Yes, I think I got your system right, but I pictured it as a double (buy/sell) ladder of orders already set up in advance. You watch them fill and remove debris/fix things. Like your buy at $8k is already there (it became relevant after selling at $8.5k).
I have a difficult time imagining a double order book because the $8k order was the last price point to have sold (in this example on the way up), and the $8k would be fruitless to be on the books because it is at the same price that we took our last action (in this example selling on the way up)... therefore, the $8k order is not even authorized to be placed until either the $8500 sell order fills or the $7500 buy order fills.
3) The whole system is not a wash because you are able to either buy more BTC with the same amount of money or accumulate more money by the size of your orders. If you keep the exact BTC amounts, then you accumulate dollars; if you keep the same dollar amounts then you accumulate BTC (or you can do some combination of the two). Recently, I have been working on accumulating more
BTC with my orders.
On the other hand, I kind of considered this in the background but honestly wasn't sure - I didn't run the numbers to check, so I kept my mouth shut with jojo69, who used the word "mostly" just a couple of positions out of place.
OK, so for the most part, they still cancel out, you are just harvesting (mostly, ed.) at reversals.
If it runs straight up 4 sells, then straight down 4 buys you (mostly) only have one "win"
Well yes - mostly. The effect of trades in middle points starts small and builds up, as JayJuanGee explained

At the risk of repetitiveness or boredom (some of my specialties), let me provide three examples to attempt to elaborate on the profitability points:
Example 1: involves .1 BTC traded in $500 increments (about 7% increments) with .2% fees (of course if there are no fees, then you can trade tighter parameters and still make a profit).
As you see below the profits on a trade that goes both up and down is about $50 minus the assumed .2% fees (on each end of the trade), so around $47 for both sides (or about $23.50 for each side of the trade)
At $6k, costs $600 for .1 BTC, fees $1.20
At $6.5k, costs $650 for .1 BTC, fees $1.30
At $7k, costs $700 for .1 BTC, fees $1.40
At $7.5k, costs $750 for .1 BTC, fees $1.50
At $8k, costs $800 for .1 BTC, fees $1.60
At $8.5k, costs $850 for .1 BTC, fees $1.70
At $9k, costs $900 for .1 BTC, fees $1.80
Example 2: involves changing one of the variables to have .1 BTC traded in $1,000 increments (about 14% increments) with .2% fees.
As you see below the profits on a trade that goes both up and down is about $100 minus the fees, so around $97 for both sides (or about $48.50 for each side of the trade)
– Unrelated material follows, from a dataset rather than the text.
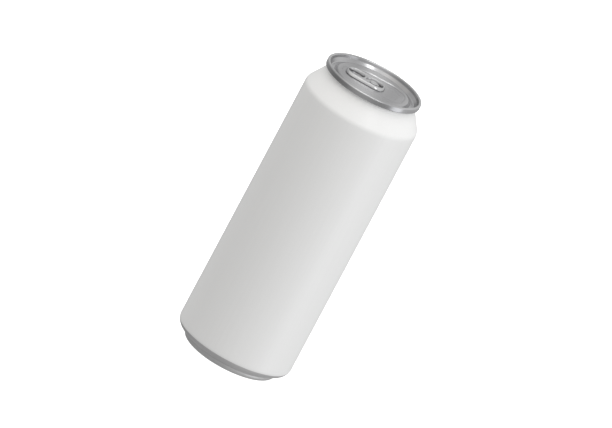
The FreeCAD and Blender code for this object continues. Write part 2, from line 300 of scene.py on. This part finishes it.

At $6k, costs $600 for .1 BTC, fees $1.20
At $7k, costs $700 for .1 BTC, fees $1.40
At $8k, costs $800 for .1 BTC, fees $1.60
At $9k, costs $900 for .1 BTC, fees $1.80
At $10k, costs $1,000 for .1 BTC, fees $2.00
Example 3: involves changing another one of the variables to have .2 BTC traded in $1,000 increments (about 14% increments) with .2% fees.
As you see below the profits on a trade that goes both up and down is about $200 minus the fees, so around $194 for both sides (or about $82 for each side of the trade)
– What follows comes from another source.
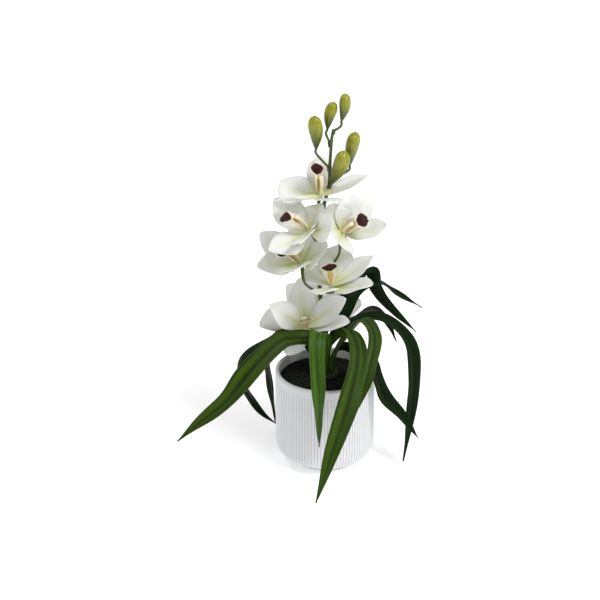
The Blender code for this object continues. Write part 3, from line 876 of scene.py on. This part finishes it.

At $6k, costs $1,200 for .2 BTC, fees $2.40
At $7k, costs $1,400 for .2 BTC, fees $2.80
At $8k, costs $1,600 for .2 BTC, fees $3.20
At $9k, costs $1,800 for .2 BTC, fees $3.60
At $10k, costs $2,000 for .2 BTC, fees $4.00
So yeah, of course, increasing trade increments and amounts increases profits while running the risk that the orders will not fill as often or running the risk that you run out of fiat or run out of BTC when the price runs too irrationally in one direction or another beyond expectations. You can set your trade increments as low as .4% apart from one another and break even on the trade because you are covering the fees for both sides of the trade (of course if there are no fees, then you can trade tighter increments and still make a profit), but I would recommend a minimum of 1.5% increments to make the whole experience worth your time and because bitcoin remains volatile, you are still going to get plenty of practice (perhaps too much during more busy times)..by just letting the BTC price come to you rather than forcing anything or even betting in either direction.
Again, I personally tend to NOT get caught up in the profitability of each specific trade (so long as the trade is profitable) because I find much more value in stacking up orders on both ends, and later building up a position to such a state of stacked up buy/sell orders that you will be able to just sit back and not worry because you won't have to actively manage the trades once you have built up great enough amounts on both ends.. in other words, amounts can get bigger, Bigger and BIGGER with the passage of time... which means the trades will become more and More and MORE profitable, without necessarily gambling on either price direction (yet kind of assuming that in the long run BTC prices are going up).